The prosecutor said that witnesses whose identities can’t be disclosed for security reasons reported that Regeni was taken to the Dokki police station and then to NSA headquarters in Lazoughly, where he was later seen chained, half-naked, and delirious, showing signs of torture.
Separate autopsies in Egypt and in Italy reportedly showed signs of extensive abuse on Regeni’s body.
Mohamed Lotfy, a human rights lawyer who worked on Regeni’s case and heads the Egyptian Commission for Rights and Freedoms (ECRF), said Egypt’s refusal to investigate “even a high-profile case like this one, with so much interest and with a [foreign] government behind it” was fully in keeping with the prevailing impunity for serious human rights crimes in Egypt. “So I imagine what it’s like for Egyptians,” he said. The ECRF reported in September that since 2015 Egyptian security forces had “disappeared” 2,723 people.
The developments around Regeni’s murder also expose the readiness of Italy’s European allies, notably France and Germany, to prioritize lucrative arms deals over justice. Italy itself has shown greater interest in buttressing Egypt’s war-making potential than holding Regeni’s killers accountable. In June, the government approved a 1.2 billion Euros arms deal, reportedly just the first of a larger series of sales worth between 9 and 10 billion Euros – the largest arms transfer ever for both Italy and Egypt.
In late November, Germany for no discernible reason awarded the Egyptian ambassador its highest award, the Federal Cross of Merit. On December 7, President Emmanuel Macron refused to condition French arms sales on Egypt’s human rights record, and two days later he bestowed France’s prestigious Legion d’honneur award on the visiting President Sisi. (In protest, a previous Legion d’honneur awardee, the Italian intellectual Corrado Augias, returned his award, and several other honorees followed suit.)
Contrast the coziness of French and Italian leaders with Sisi’s administration to the European response when Iran on December 12 executed a journalist, Rouhallah Zam, on vague national security charges.
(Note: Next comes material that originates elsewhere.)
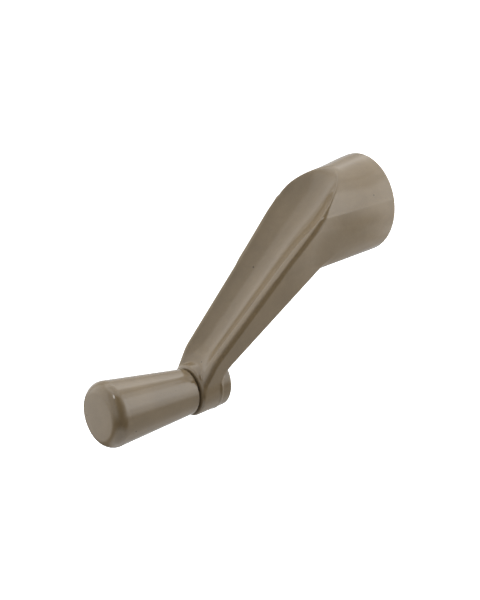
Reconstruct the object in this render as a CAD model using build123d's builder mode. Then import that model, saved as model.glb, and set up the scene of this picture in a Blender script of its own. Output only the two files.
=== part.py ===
"""Crank handle of a casement window operator.

Own frame: the axis of the splined bore is Z, the open mouth of the hub lies on Z = 0 and the
shaft of the operator enters it from below.  The arm runs toward +X and the knob points up +Z.
All sizes are in millimetres.
"""

import os

from build123d import *

# Hub: a round boss that leans toward the arm; its shoulders close in above the straight part.
HUB_R = 12.0
HUB_LEAN = 0.138
HUB_TAPER = 0.029
HUB_STRAIGHT = 15.0
SHOULDER_Z = 20.0
SHOULDER_R = 10.4
CROWN_Z = 24.5
CROWN_R = 7.9

# Splined bore for the operator shaft.
BORE_R = 4.75
BORE_DEPTH = 13.0
SPLINES = 10
SPLINE_WIDTH = 0.6
SPLINE_DEPTH = 0.45
LEAD_IN = 0.4

# Arm: front face, back face and tapering flanks.
CRANK_R = 39.0
FACE_Z = 22.2
FACE_SLOPE = 0.841
NOSE_X = -3.0
NOSE_RADIUS = 29.0
NOSE_TURN = 30.0
ROOT_X = -2.0
ARM_HALF = 8.7
ARM_TAPER = 0.083
KINK_X = 31.0
KINK_ROUND = 10.0
END_Z = 51.4
BACK_X = 13.0
BACK_Z = 20.4
BACK_SLOPE = 1.156
FOOT_X = 9.0
HEEL_ROUND = 3.0
ARMPIT_ROUND = 6.0
EDGE_ROUND = 1.3

# Flute: the hollow along the front face, as (distance from the bore, half width, depth).
FLUTE_SECTIONS = (
    (-8.5, 3.0, 0.3),
    (-1.0, 6.6, 1.6),
    (34.0, 3.7, 0.9),
)

# Boss that carries the knob.
BOSS_FRONT = 50.4
BOSS_REAR = 42.1
BOSS_R_FRONT = 6.1
BOSS_R_REAR = 6.3
BOSS_LEAN = 1.2
PARTING_Z = 45.0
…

France called the execution “barbaric and unacceptable,” withdrew its ambassador from Tehran and, along with Italy, Austria and Germany, cancelled participation in a December 14 online business forum. At the foot of the French Foreign Ministry tweet cancelling its participation at the forum was the hashtag “#NoBusinessAsUsual.”
How easy to criticize the terrible human rights record of a pariah state like Iran. How hypocritical to endorse “business as usual” with Egypt’s thuggish government.
The EU Parliament, on December 18, passed an unprecedentedly strong resolution urging the EU and member states “to take the lead at the upcoming session of the UN Human Rights Council to set up a long overdue monitoring and reporting mechanism” on Egypt’s “grave human rights violations.”
The resolution, echoing calls by human rights organizations, called for “a serious revision of the [European] Commission’s budget support operations” regarding Egypt and “a profound and comprehensive review of the EU’s relations with Egypt.” It further urged member states to suspend exports of “arms, surveillance technology and other security equipment” that can be used against civil society activists, and to sanction Egyptian officials responsible for the repression.
The problem is that the EU member states ignored a similarly strong parliamentary resolution adopted last year, as they did their own EU Foreign Affairs Council “Conclusion” from August 2013 announcing the suspension of sales to Egypt that might facilitate internal repression.
Against this background of support by key EU member states for the Egyptian government, and their willingness to feed its agencies of repression, the Rome chief prosecutor’s decision to put on trial the alleged killers of Giulio Regeni may be an opportunity to document in court whether Egyptian security forces were responsible for his death and abuse, and shame Italy, France and Germany – and the United States – for continuing to indulge Egypt’s iron-fist rule.